INSTRUCTION. Only the number is wanted: how many lines hold the word "part"?

DATA TO PROCESS.
** BEGIN **
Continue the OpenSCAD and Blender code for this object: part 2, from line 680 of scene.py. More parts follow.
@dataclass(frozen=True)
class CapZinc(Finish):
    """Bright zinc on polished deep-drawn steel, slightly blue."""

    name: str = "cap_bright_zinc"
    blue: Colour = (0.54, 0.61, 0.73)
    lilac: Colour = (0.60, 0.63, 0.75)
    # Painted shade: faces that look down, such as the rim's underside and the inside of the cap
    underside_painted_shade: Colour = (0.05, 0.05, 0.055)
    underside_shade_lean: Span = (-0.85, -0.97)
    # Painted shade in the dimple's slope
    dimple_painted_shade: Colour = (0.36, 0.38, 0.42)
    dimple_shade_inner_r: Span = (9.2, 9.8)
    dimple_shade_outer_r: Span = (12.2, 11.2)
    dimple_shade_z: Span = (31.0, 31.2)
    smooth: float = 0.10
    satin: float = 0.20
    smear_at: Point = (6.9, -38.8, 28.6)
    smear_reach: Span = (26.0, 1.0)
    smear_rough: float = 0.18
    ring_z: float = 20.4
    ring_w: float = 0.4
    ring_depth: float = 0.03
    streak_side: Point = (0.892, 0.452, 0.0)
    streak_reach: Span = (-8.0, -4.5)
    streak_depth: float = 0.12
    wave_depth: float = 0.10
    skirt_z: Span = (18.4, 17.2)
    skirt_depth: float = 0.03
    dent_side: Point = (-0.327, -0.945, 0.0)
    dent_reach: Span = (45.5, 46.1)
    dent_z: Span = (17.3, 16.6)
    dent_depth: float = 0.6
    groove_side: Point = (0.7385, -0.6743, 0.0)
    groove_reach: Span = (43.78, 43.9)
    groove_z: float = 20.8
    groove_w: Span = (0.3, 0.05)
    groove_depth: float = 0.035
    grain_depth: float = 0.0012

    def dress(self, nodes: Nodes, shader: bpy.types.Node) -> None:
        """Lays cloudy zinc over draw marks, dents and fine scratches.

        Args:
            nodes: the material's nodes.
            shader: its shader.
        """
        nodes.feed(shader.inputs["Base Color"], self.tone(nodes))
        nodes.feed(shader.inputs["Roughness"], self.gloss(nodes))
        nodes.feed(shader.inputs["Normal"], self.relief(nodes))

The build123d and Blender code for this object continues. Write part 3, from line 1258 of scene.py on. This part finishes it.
** END **
REPLY TO THE TASK. 2